O estudo apresenta ainda resultados em termos nacionais, que colocam Portugal em sexto lugar entre os países europeus mais expostos à poluição por óxidos de enxofre dos navios de cruzeiro, depois de Espanha, Itália, Grécia, França e Noruega. Será fácil de perceber porque estão estes países mais expostos a esta fonte de poluição — são grandes destinos turísticos. Mas também porque, explica a Zero, “têm limites de enxofre nos combustíveis navais menos rigorosos, permitindo assim que os navios de cruzeiro queimem combustível mais sulfuroso (e mais poluente) ao longo dos seus litorais”. 

A associação ambientalista comparou ainda os dados do estudo da T&E com o inventário oficial de emissões de óxidos de enxofre da Agência Portuguesa do Ambiente, referentes a 2017, concluindo que as emissões dos navios de cruzeiro na costa portuguesa foram 86 vezes superiores às emissões dos automóveis que circulam em Portugal (5100 toneladas em relação a 59 toneladas, respectivamente).
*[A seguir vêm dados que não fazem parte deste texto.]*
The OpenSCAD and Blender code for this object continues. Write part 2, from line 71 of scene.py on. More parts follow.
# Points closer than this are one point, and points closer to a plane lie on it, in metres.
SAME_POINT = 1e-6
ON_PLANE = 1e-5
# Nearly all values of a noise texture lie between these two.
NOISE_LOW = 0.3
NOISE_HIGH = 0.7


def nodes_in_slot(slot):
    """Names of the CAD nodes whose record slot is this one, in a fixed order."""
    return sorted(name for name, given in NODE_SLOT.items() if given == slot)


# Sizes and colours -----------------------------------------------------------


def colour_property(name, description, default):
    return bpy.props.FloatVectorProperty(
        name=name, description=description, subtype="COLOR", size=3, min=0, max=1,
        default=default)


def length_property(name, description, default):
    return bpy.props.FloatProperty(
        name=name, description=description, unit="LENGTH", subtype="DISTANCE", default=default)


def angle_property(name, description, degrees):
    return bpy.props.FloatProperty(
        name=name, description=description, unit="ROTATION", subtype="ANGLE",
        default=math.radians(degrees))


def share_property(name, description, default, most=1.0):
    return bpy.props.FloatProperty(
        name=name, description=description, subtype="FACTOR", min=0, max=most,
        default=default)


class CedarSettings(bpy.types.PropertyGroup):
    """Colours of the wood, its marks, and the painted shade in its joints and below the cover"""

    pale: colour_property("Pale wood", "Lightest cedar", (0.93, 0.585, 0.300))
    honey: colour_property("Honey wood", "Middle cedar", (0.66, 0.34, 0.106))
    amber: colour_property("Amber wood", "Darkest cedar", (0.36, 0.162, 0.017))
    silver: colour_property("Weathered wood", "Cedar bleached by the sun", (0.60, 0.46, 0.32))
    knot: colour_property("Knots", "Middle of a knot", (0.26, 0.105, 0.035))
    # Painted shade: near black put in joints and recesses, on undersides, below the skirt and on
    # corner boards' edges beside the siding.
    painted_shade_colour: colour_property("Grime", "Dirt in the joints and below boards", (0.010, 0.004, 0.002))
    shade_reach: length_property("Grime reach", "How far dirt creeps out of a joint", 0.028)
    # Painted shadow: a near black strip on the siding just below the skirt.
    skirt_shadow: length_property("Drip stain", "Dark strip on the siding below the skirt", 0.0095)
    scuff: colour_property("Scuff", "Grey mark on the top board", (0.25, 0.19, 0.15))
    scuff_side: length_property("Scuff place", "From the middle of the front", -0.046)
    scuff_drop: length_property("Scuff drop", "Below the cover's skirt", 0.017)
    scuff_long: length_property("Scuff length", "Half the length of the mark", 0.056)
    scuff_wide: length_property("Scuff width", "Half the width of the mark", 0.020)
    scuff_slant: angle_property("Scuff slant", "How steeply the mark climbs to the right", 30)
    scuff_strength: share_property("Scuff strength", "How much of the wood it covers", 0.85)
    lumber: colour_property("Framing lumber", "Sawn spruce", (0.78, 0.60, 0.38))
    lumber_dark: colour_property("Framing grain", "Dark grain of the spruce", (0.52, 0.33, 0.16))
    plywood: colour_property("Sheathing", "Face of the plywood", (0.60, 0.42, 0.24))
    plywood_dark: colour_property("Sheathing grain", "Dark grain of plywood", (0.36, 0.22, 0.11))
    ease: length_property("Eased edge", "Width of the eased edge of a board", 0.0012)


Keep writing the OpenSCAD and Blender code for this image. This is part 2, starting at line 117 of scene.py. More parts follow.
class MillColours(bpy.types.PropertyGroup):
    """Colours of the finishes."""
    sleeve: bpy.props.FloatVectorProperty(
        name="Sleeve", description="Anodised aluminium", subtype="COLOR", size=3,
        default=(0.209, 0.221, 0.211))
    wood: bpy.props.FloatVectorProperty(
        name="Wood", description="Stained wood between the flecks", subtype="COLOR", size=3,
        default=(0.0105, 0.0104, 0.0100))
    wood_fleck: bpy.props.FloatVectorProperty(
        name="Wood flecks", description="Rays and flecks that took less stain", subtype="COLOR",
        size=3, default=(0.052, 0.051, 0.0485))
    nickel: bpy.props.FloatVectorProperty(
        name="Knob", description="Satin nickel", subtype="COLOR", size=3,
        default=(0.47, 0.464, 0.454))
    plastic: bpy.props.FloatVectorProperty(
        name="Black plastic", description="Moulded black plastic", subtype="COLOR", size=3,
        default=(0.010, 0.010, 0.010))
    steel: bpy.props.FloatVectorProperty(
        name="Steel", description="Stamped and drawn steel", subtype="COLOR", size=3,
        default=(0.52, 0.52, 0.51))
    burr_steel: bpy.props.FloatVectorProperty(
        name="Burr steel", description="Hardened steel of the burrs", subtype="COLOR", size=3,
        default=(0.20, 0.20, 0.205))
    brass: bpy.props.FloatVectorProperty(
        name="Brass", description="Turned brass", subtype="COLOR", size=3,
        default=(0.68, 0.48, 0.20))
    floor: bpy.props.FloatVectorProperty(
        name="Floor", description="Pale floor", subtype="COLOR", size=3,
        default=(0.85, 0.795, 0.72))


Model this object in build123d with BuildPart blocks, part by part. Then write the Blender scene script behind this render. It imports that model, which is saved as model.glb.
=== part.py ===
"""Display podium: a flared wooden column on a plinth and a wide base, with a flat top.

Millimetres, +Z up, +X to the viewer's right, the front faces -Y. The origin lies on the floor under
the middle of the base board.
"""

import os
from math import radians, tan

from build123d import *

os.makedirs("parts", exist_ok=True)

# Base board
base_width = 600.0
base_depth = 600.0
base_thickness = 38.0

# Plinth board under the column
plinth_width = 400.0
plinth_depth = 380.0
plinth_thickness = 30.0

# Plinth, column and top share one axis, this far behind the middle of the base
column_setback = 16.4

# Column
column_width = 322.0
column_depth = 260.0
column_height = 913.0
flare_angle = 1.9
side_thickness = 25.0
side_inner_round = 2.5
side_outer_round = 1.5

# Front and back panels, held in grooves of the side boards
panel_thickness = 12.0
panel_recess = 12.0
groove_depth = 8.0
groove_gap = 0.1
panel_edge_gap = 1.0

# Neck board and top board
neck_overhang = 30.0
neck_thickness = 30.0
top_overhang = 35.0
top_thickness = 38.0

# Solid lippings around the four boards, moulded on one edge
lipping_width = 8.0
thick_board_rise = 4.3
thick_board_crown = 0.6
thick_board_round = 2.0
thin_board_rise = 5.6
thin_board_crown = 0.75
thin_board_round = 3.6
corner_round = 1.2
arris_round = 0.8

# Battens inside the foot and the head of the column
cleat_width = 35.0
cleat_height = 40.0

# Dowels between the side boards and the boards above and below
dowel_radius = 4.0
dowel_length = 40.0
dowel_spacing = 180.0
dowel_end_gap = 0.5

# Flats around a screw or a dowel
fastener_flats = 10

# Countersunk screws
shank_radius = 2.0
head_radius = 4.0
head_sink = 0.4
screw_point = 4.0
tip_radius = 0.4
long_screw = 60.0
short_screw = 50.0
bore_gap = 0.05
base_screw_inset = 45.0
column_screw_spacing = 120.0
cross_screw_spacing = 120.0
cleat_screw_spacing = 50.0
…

No total, este poluente libertado pelos navios representa mais de 10% do total das emissões nacionais de óxidos de enxofre (5100 toneladas em relação a 47500 toneladas), diz a Zero em comunicado.

Se olharmos para o contexto europeu, o cenário é semelhante: as emissões de óxidos de azoto dos navios de cruzeiro equivalem a cerca de 15% do total que a frota de automóveis emite num ano, refere o estudo.

“Precisamos de fazer a transição para combustíveis mais limpos de forma voluntária, e que os governos intervenham e imponham, desde já, limites restritivos de emissão nas suas zonas costeiras, e no médio prazo, limites zero nos portos nacionais”, nota Francisco Ferreira. Para a Zero, a Europa “deve implementar, o mais rapidamente possível, um regulamento, a aplicar em todos os portos europeus, com planos para se atingirem limites de emissão zero nos navios, o que pode ser conseguido através da electrificação associada ao armazenamento de energia proveniente de fontes renováveis”.

O estudo da Federação Europeia dos Transportes e Ambiente recomenda ainda que sejam ampliadas as Áreas de Controlo de Emissões (ECAs, na sigla em inglês) — que estão em vigor apenas nos mares do Norte e Báltico e Canal da Mancha — para os restantes mares europeus, como a costa Atlântica e o Mar Mediterrâneo. O estudo propõe também que se regulamentem as emissões de óxidos de azoto dos navios existentes, uma vez que estão isentos de limites de emissão, diz a Zero.

Ao PÚBLICO, o Porto de Lisboa sustenta que promove já medidas de boas práticas ambientais, como “o uso obrigatório de combustível com teor de enxofre inferior a 0,1% durante a escala” e a “inspecção regular navios em porto” ao tipo de combustível utilizado, à existência de equipamentos que permitam reduzir as emissões ou ao cumprimento de regulamentos em vigor”. O Porto de Lisboa diz ainda que foi feita uma “candidatura ao Fundo Azul para um projecto para monitorização da qualidade do ar na área de jurisdição da APL, com especial incidência nas áreas adjacentes ao terminal de passageiros e alguns terminais de carga”, que tem como parceiros a Lisbon Cruise Terminals e a FCT (Universidade Nova de Lisboa), e está a aguardar decisão.